Your child does not need an activity every day to be okay, or to be “on track.” There’s no trophy for having the busiest after-school calendar.

2. Look at how your kid handles activities

Statistics describe trends, not your child’s nervous system. Ask:

  • Do they seem energized and happy, or exhausted and overwhelmed?
  • Are schoolwork and sleep still healthy?
  • Do they still have genuine downtime to play, read, or stare at the ceiling?

3. If access is the issue, you’re not alone (and it’s not your fault)

If you’ve ever wanted to sign your child up for a program but couldn’t swing the cost, transportation, or registration timing, you are literally in the majority—more than 3 out of 4 kids whose parents want afterschool care can’t get it right now.

It helps to:

  • Start with school-based clubs and programs (often free or lower cost)
  • Check your city’s parks & rec department for camps and classes
  • Look at library programs (STEM clubs, story times, teen nights)
  • Ask about scholarships or sliding-scale spots; many camps quietly offer a few, and MomBrains denotes it in our own resources! 

Quick Recap

  • Formal after-school programs: Parents of 29.6 million kids want them; 22.6 million kids can’t get in, meaning over 3 in 4 kids whose parents want afterschool don’t have access yet.
  • Any extracurriculars: Most middle and high schoolers do something, sports, clubs, arts, church groups, etc., even if they’re not in formal 3–6 p.m. care.
  • Sports lead the pack, but arts, music, academic clubs, and community groups are a big part of the picture.
  • Access is unequal: income, transportation, and availability shape who gets opportunities.

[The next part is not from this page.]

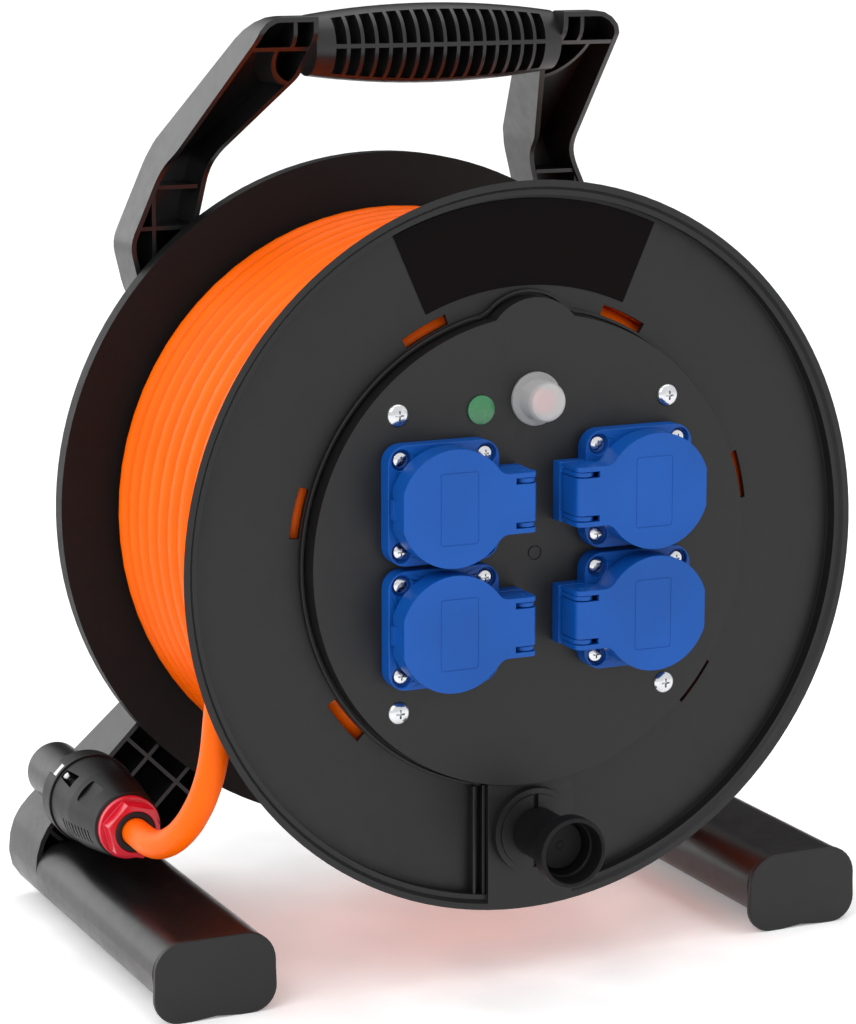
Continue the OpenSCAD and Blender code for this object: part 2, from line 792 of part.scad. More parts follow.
module socket_base(i) {
    place() color(blue) at_socket(i) difference() {
        union() {
            slab(base_y, panel_y) rounded_square(base_side, base_side, 8);
            rod(collar_r, collar_y, base_y + 1);
            rod(well_d / 2, panel_y - 0.5, panel_y + well_len);
            block([base_side / 2 - 2, bracket_y, -arm_w / 2], [hinge_at + knuckle_r + 0.7, panel_y, arm_w / 2]);
            for (s = [0, 1]) mirror([0, 0, s]) {
                block([hinge_at - knuckle_r, hinge_y, ear_in], [hinge_at + knuckle_r, panel_y, ear_out]);
                translate([hinge_at, hinge_y, ear_in]) cylinder(r = knuckle_r, h = ear_out - ear_in);
            }
        }
        rod(recess_d / 2, collar_y - 1, floor_y);
        for (z = [-1, 1]) translate([0, 0, z * pin_pitch / 2]) {
            rod(plug_pin_d / 2 + 0.4, floor_y - 1, floor_y + 4);
            rod(sleeve_r, floor_y + 3, panel_y + well_len + 1);
        }
        at_base_screws() {
            rod(base_head_d / 2 + 0.6, base_y - 1, head_seat);
            rod(socket_screw_r, base_y - 1, panel_y + 1);
        }
        translate([hinge_at, hinge_y, -arm_w]) cylinder(r = hinge_pin_r, h = 2 * arm_w);
        for (x = [-1, 1]) block([x * recess_d / 2 - 1, collar_y + 2, -clip_w / 2], [x * recess_d / 2 + 1, floor_y, clip_w / 2]);
    }
}

module socket_base_1() socket_base(1);
module socket_base_2() socket_base(2);
module socket_base_3() socket_base(3);
module socket_base_4() socket_base(4);

module socket_screws() {
    place() color(steel) for (i = [1:4]) at_socket(i) at_base_screws() {
        pan_head(base_head_d, 1.8, head_seat);
        rod(socket_screw_r, head_seat, panel_y + panel_wall + 4);
    }
}

module contact_sleeves() {
    place() color(brass) for (i = [1:4]) at_socket(i) for (z = [-1, 1]) translate([0, 0, z * pin_pitch / 2])
        ring(sleeve_r, plug_pin_d / 2 + 0.1, floor_y + 4, floor_y + 4 + sleeve_len);
}

module earth_clips() {
    place() color(steel) for (i = [1:4]) at_socket(i) for (x = [-1, 1])
        translate([x * (recess_d / 2 + 1 - clip_t / 2), 0, 0])
            block([-clip_t / 2, collar_y + 2, -clip_w / 2], [clip_t / 2, floor_y, clip_w / 2]);
}

module hinge_pins() {
    place() color(steel) for (i = [1:4]) at_socket(i)
        translate([hinge_at, hinge_y, -arm_w / 2 + 0.5]) cylinder(r = hinge_pin_r, h = arm_w - 1);
}

module lid_springs() {
    place() color(steel) for (i = [1:4]) at_socket(i)
        translate([hinge_at, hinge_y, -spring_half]) difference() {
            cylinder(r = spring_r, h = 2 * spring_half);
            translate([0, 0, -1]) cylinder(r = hinge_pin_r, h = 2 * spring_half + 2);
        }
}

// A lid from the front: disc with a flat edge, hinge arm, a fillet between them and a catch
module lid_outline() {
    turn = asin((arm_w / 2 + lid_fillet) / (lid_d / 2 + lid_fillet));
    reach = (lid_d / 2 + lid_fillet) * cos(turn);
    translate([lid_shift, 0]) {
        intersection() {
            circle(lid_d / 2, $fn = 96);
            translate([lid_flat - lid_shift, -lid_d]) square(2 * lid_d);
        }
        translate([0, -arm_w / 2]) square([reach, arm_w]);
        for (s = [0, 1]) mirror([0, s]) difference() {
            polygon([[reach, arm_w / 2], [lid_d / 2 * cos(turn), lid_d / 2 * sin(turn)],
                [lid_d / 2 - 9, arm_w / 2 + 1], [lid_d / 2 - 9, arm_w / 2 - 1], [reach, arm_w / 2 - 1]]);
            translate([reach, arm_w / 2 + lid_fillet]) circle(lid_fillet);
        }
    }
}

// The hinge arm from its side: flat in front, curled over the hinge pin
CURL = [
    [0, lid_front, 0], [hinge_at + knuckle_r, lid_front, lid_curl], [hinge_at + knuckle_r, lid_low, 0],
    [hinge_at - 6.4, lid_low, 0], [hinge_at - 8.5, lid_low - 2.1, 0], // the slope swings clear of the collar
    [hinge_at - 8.5, lid_back, 0], [0, lid_back, 0]
];

module across(z0, z1, outline) {
    translate([0, 0, z0]) linear_extrude(z1 - z0) polygon(rounded(outline, 8));
}

module socket_lid(i) {
    place() color(blue) at_socket(i) difference() {
        union() {
            slab(lid_front, lid_back) lid_outline();
            across(-arm_w / 2, arm_w / 2, CURL);
            block([lid_flat - 1, lid_back - 3, -4], [lid_flat + 1, lid_back, 4]);
        }
        translate([lid_shift, 0, 0]) rod(lid_d / 2 - lid_skin, lid_front + lid_skin, lid_back + 1);
        difference() {
            intersection() {
                across(-slot_out, slot_out, inset(CURL, lid_skin));
                block([lid_d / 2 + lid_shift, lid_front, -arm_w], [hinge_at + far, far, arm_w]);
            }
            for (s = [0, 1]) mirror([0, 0, s]) translate([hinge_at, hinge_y, spring_half + gap])
                cylinder(r = knuckle_r, h = slot_in - spring_half - gap);
        }
        block([lid_d / 2 + lid_shift + 1, lid_back - 4, -slot_out], [hinge_at + knuckle_r - lid_skin, lid_low + 1, slot_out]);
        for (s = [0, 1]) mirror([0, 0, s])
            block([hinge_at - knuckle_r - 1.3, lid_front - 1, slot_in], [hinge_at + far, far, slot_out]);
        translate([hinge_at, hinge_y, -arm_w]) cylinder(r = hinge_pin_r + fit, h = 2 * arm_w);
    }
}

module socket_lid_1() socket_lid(1);
module socket_lid_2() socket_lid(2);
module socket_lid_3() socket_lid(3);
module socket_lid_4() socket_lid(4);

module lid_gasket(i) {
    place() color(grey) at_socket(i) translate([lid_shift, 0, 0])
        ring(lid_d / 2 - lid_skin, lid_d / 2 - lid_skin - gasket_w, lid_back - 2.5, lid_back);
}

module lid_gasket_1() lid_gasket(1);
module lid_gasket_2() lid_gasket(2);
module lid_gasket_3() lid_gasket(3);
module lid_gasket_4() lid_gasket(4);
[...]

And the part the data can’t decide for you: your kid’s schedule can look however you both want. The goal isn’t to match a national average; it’s to find a mix of school, activities, and downtime that lets your child grow, rest, and enjoy being a kid.

If your family’s calendar feels like too much, it probably is. 

If you wish you had more options, you’re not alone, and that’s exactly the kind of gap we’re trying to help close at MomBrains!